Linux block layer
 help / color / mirror / Atom feed
From: Keith Busch <kbusch@meta.com>
To: <linux-block@vger.kernel.org>, <linux-fsdevel@vger.kernel.org>
Cc: <dm-devel@lists.linux.dev>, <hch@lst.de>, <axboe@kernel.dk>,
	<brauner@kernel.org>, <djwong@kernel.org>,
	<viro@zeniv.linux.org.uk>, Keith Busch <kbusch@kernel.org>,
	<stable@vger.kernel.org>
Subject: [PATCH 1/1] block: validate user space vectors during extraction
Date: Wed, 17 Jun 2026 16:32:35 -0700	[thread overview]
Message-ID: <20260617233235.1016063-2-kbusch@meta.com> (raw)
In-Reply-To: <20260617233235.1016063-1-kbusch@meta.com>

From: Keith Busch <kbusch@kernel.org>

The blk-mq based drivers have every incoming bio validated by an
unconditional __bio_split_to_limits() call, which rejects any segment
that does not meet the queue's dma_alignment with BLK_STS_INVAL, so they
only see viable requests. A bio-based driver, though, receives a bio
whose memory alignment has not been checked.

Misalignment is possible for vectors supplied from user space direct-io.
When a stacking driver forwards a misaligned bio to a member device,
that member may reject it with BLK_STS_INVAL if the lower level attempts
to split the bio to the queue limits.

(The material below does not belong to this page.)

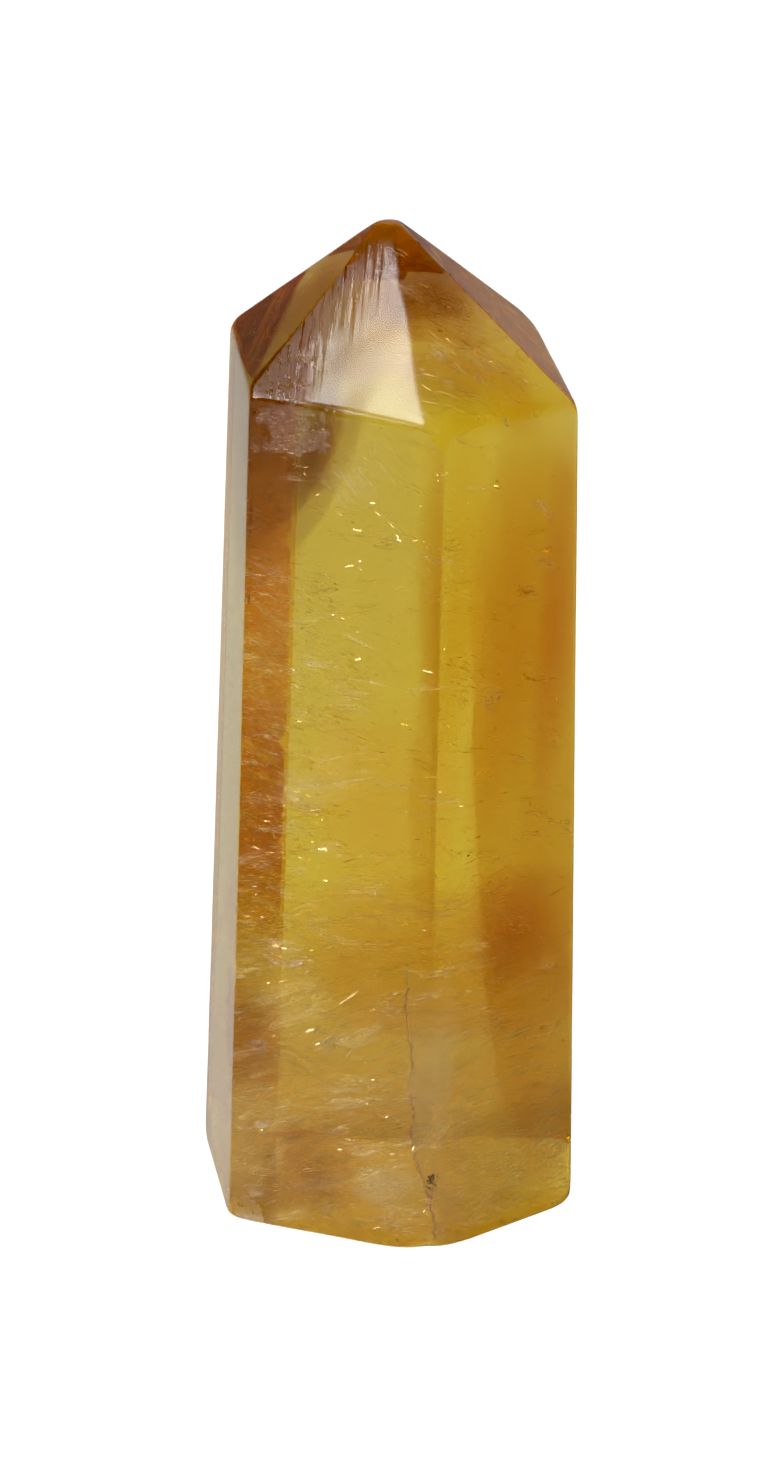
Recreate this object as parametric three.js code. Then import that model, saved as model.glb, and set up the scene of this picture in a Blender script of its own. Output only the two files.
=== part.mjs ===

The stacker tends to mishandle the
error: dm-raid1 may degrade an otherwise healthy array.

Alternatively, some lower level bio based block drivers never attempt to
split their bio and assume the one received is viable. If it's
unaligned, block devices like brd and pmem may corrupt their data as
they have a strong dependency on sector size aligned bvecs.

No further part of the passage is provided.